No que concerne mais diretamente ao mundo do trabalho, é consolador constatar as melhorias recentes introduzidas nas próprias condições do trabalho e o fato de que não se pensa mais somente nas vantagens econômicas dos operários, mas também em lhes proporcionar um gênero de vida mais elevado e mais digno" (119).

As desigualdades sociais devem ser harmônicas

Leão XIII refere-se aos "...direitos e deveres, pelo jogo harmonioso dos quais as duas classes de cidadãos, a que dispõe do capital e a que dispõe do trabalho, devem manter o acordo entre si" (120).

Os pobres, vítimas principais da demagogia

"...os pobres são as maiores vítimas dos embusteiros, que exploram sua miserável condição, para lhes despertar inveja contra os ricos e excitá-los a tomar para si, pela força, aquilo que lhes parece injustamente recusado pela fortuna" (121).

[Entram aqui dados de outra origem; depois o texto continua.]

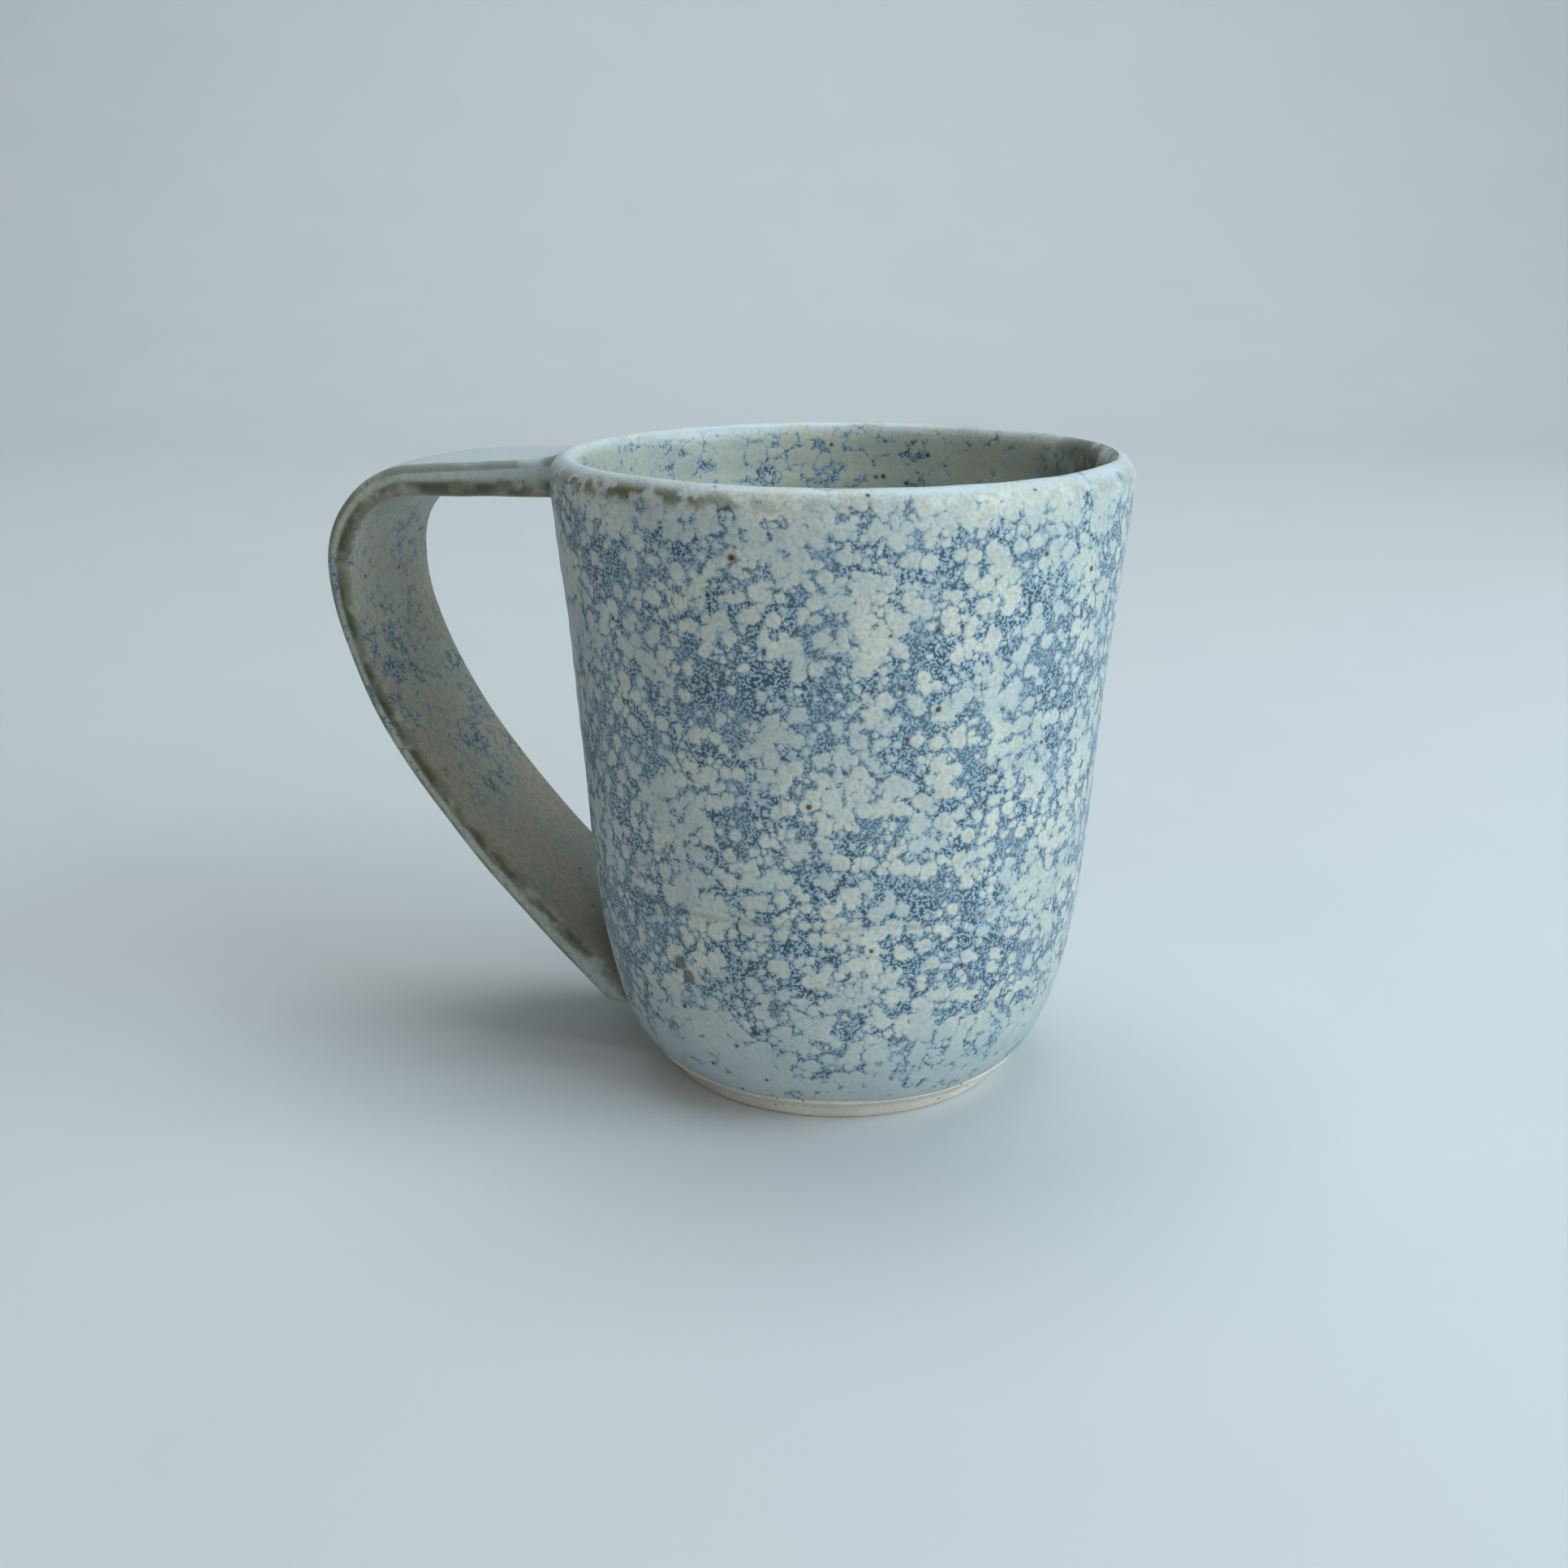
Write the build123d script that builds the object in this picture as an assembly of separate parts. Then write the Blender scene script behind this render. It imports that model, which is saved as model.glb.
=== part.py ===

Defender os pobres, sem açular o ódio às classes superiores

A proposição impugnada ressuma inveja contra as classes superiores, e a este título é particularmente censurável:

"...os escritores católicos, ao defender a causa dos proletários e dos pobres, devem abster-se de palavras e frases que poderiam inspirar ao povo a aversão pelas classes superiores da sociedade. Não se fale, pois, de reivindicação e de justiça, quando se trate de simples caridade, ... Recordem que Jesus Cristo quis reunir todos os homens pelos laços do amor mútuo, que é a perfeição da justiça e inclui a obrigação de trabalhar para o bem recíproco" (122).


Notas:

(117) Encíclica "Rerum Novarum", de 15 de maio de 1891 – "Editora Vozes Ltda.", Petrópolis, pág. 18.

(118) Pio XI, Encíclica "Quadragesimo Anno", de 15 de maio de 1931 – "Editora Vozes Ltda.", Petrópolis, pág. 25.

(119) João XXIII, Encíclica "Ad Petri Cathedram", de 29 de junho de 1959 – AAS, vol. LI, n. 10, págs. 506-507.

(120) Leão XIII, Encíclica "Graves de Communi", de 18 de janeiro de 1901 – Editora Vozes Ltda.", Petrópolis, pág. 4.

(121) Pio XI, Encíclica "Divini Redemptoris", de 19 de março de 1937 – "Editora Vozes Ltda.", Petrópolis, págs. 31-32.

(122) São Pio X, Motu Próprio sobre a Ação Popular Católica, de 18 de dezembro de 1903 – "Editora Vozes Ltda.", Petrópolis, item XIX.